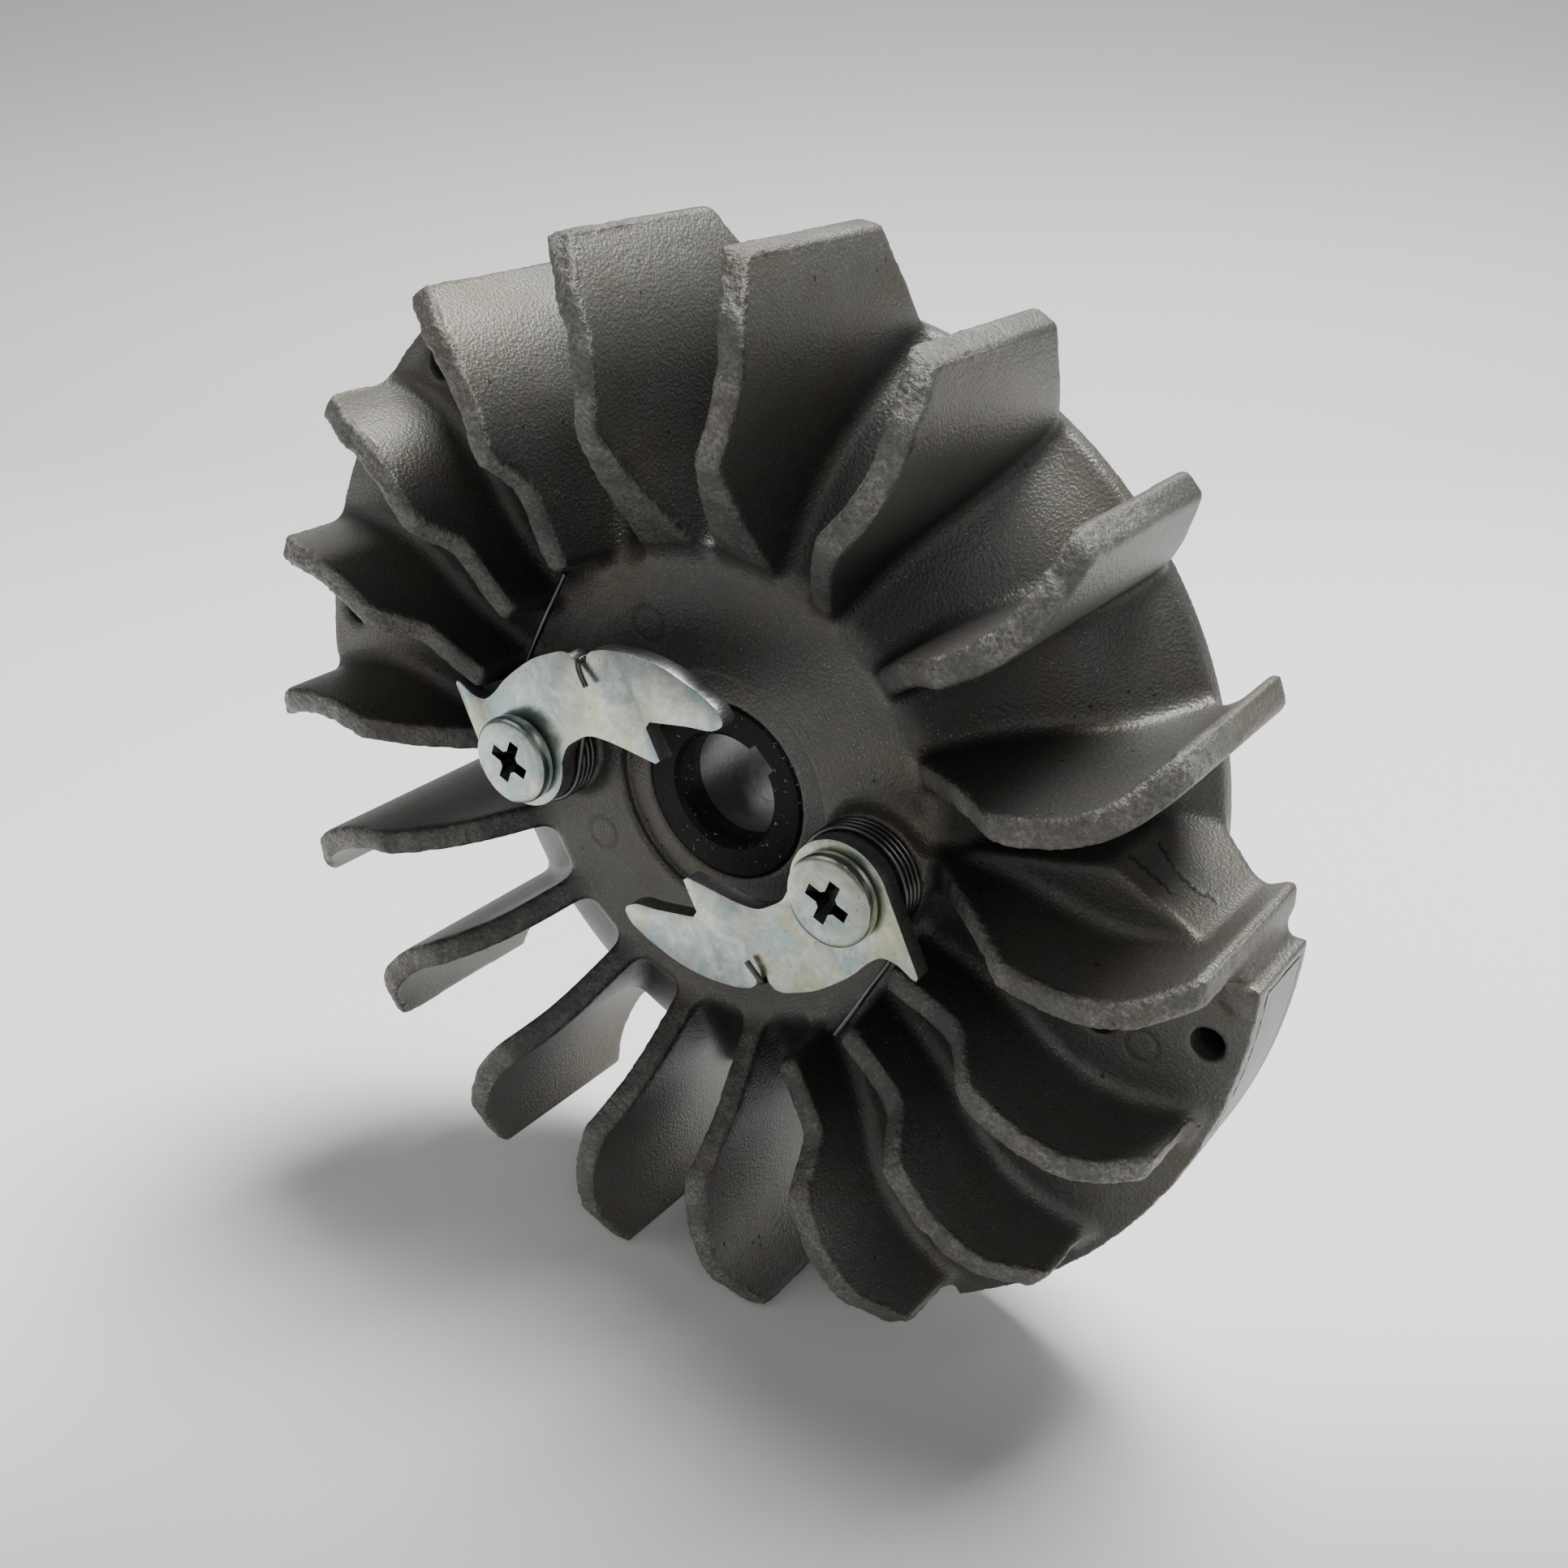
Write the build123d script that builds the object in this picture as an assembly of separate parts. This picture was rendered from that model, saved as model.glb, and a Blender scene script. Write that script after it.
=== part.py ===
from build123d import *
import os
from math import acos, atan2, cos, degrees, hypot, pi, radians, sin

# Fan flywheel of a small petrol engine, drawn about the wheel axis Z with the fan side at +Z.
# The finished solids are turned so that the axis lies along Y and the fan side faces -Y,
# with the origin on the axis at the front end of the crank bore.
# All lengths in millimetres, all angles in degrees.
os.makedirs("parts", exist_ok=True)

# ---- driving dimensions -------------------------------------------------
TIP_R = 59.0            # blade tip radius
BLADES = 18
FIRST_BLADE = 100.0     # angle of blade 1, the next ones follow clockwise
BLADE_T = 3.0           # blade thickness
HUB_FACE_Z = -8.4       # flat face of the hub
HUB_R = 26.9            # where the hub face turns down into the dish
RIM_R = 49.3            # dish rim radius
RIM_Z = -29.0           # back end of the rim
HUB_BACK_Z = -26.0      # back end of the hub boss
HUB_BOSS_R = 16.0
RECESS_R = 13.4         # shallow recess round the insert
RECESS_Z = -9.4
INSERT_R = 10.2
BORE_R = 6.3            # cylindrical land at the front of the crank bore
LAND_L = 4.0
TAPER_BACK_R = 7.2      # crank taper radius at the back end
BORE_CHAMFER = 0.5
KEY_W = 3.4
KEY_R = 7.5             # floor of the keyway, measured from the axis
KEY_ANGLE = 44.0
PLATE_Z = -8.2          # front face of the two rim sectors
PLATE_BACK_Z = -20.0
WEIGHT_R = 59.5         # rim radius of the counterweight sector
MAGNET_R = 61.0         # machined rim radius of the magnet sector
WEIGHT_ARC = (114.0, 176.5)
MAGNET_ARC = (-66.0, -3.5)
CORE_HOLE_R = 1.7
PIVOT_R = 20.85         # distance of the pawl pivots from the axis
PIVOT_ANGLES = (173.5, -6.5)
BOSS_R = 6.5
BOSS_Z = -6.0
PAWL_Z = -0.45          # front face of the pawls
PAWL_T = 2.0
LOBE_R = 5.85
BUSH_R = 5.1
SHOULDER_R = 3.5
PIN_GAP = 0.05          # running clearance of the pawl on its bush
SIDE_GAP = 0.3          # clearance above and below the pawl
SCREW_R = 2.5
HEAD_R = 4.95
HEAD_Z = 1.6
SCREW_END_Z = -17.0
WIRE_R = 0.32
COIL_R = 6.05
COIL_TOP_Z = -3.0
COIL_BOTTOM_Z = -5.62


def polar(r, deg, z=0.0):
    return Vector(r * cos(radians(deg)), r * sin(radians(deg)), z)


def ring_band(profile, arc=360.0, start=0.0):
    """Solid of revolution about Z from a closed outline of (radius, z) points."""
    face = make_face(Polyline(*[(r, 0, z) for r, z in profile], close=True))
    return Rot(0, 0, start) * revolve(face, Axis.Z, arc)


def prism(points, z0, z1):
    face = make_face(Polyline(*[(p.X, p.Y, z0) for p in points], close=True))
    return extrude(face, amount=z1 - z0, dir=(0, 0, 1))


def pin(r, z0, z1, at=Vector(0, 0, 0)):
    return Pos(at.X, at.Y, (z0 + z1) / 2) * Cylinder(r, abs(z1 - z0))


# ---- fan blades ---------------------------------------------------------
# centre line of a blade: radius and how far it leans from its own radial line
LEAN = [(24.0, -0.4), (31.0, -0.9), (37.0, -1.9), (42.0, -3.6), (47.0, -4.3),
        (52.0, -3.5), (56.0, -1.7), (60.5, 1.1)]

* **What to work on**
Copy out every line where the word "from" occurs.

* **Solution for this exercise**
Write the build123d script that builds the object in this picture as an assembly of separate parts. This picture was rendered from that model, saved as model.glb, and a Blender scene script. Write that script after it.
from build123d import *
from math import acos, atan2, cos, degrees, hypot, pi, radians, sin
KEY_R = 7.5             # floor of the keyway, measured from the axis
PIVOT_R = 20.85         # distance of the pawl pivots from the axis
    """Solid of revolution about Z from a closed outline of (radius, z) points."""
# centre line of a blade: radius and how far it leans from its own radial line